La terza e ultima puntata sul matrimonio di Miriam fu inserita nel numero 6 della Settimana Incom del 20 marzo, a quasi un mese di distanza dalla precedente. La ragione di questa attesa è esplicitata dallo stesso commentatore: “Oh, chi cerca il pelo nell’uovo in queste nozze dirà che manca lo sposo: beh, abbiamo dovuto farlo scomparire per  evitare un nuovo sequestro che avrebbe ritardato di qualche altra settimana quest’ultima puntata”.

Queste parole lasciano intendere che il marito di Miriam, in seguito alla proiezione della seconda puntata, in cui appare per qualche istante accanto alla fidanzata e al futuro suocero, abbia provveduto a mezzo legale a far tagliare dalle scene del matrimonio le immagini nelle quali fosse visibile e riconoscibile.

E’, questo, un altro segnale del clima teso che caratterizzava la ripresa della vita democratica e l’inevitabile resa dei conti con i protagonisti del fascismo.
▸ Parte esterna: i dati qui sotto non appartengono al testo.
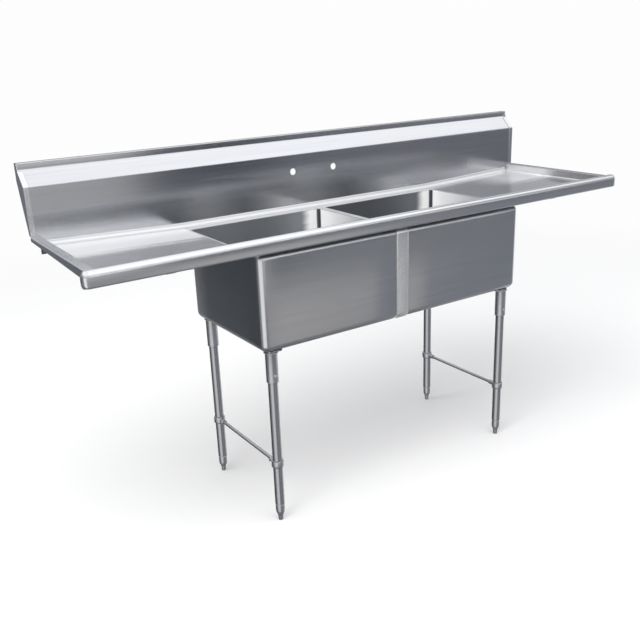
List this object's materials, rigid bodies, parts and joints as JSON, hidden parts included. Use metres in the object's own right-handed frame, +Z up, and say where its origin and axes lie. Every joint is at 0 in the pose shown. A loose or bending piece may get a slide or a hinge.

Emblematico, a questo proposito, il monito con il quale la voce fuori campo accompagna la conclusione del matrimonio e che chiude “il romanzo petacciano” a puntate: “Le automobili s’avviano. Autisti, attenzione! Troverete una curva pericolosa: si chiama 25 luglio!”

Luigi Freddi, a proposito dell’attività artistica di Miriam, dichiarò:
«Miria di San Servolo, la nuova diva, non era che il prodotto di un ambiente piccolo-borghese, piena di vezzi incorreggibili, di una vivacità artificiosa e di una insipida gaiezza, priva di quella congenita classe che può fare anche d’una ciociara una grande interprete».

Nel corso di una conversazione tra Freddi e Claretta, a proposito delle critiche mosse all’interpretazione della sorella in L’amico delle donne, l’amante del Duce disse: «Eppure quella bambina è la nostra sola gioia. […] S’è innamorata di questo mestiere. Come facciamo ora a distoglierla? È la sola che riesca a far sorridere anche lui. Ma perché il mondo deve essere così cattivo? Non c’è un figlio di Roosevelt che si occupa di cinematografo? Sarah Churchill non lavora in una rivista di Cochrane? […] E chi c’è in Francia dietro Marie Bell, o in Germania dietro Lida Baarova? E il mondo, per questo, non siscandalizza…!»
Luigi Freddi in, F. Faldini e G. Fofi, op. cit., p. 18.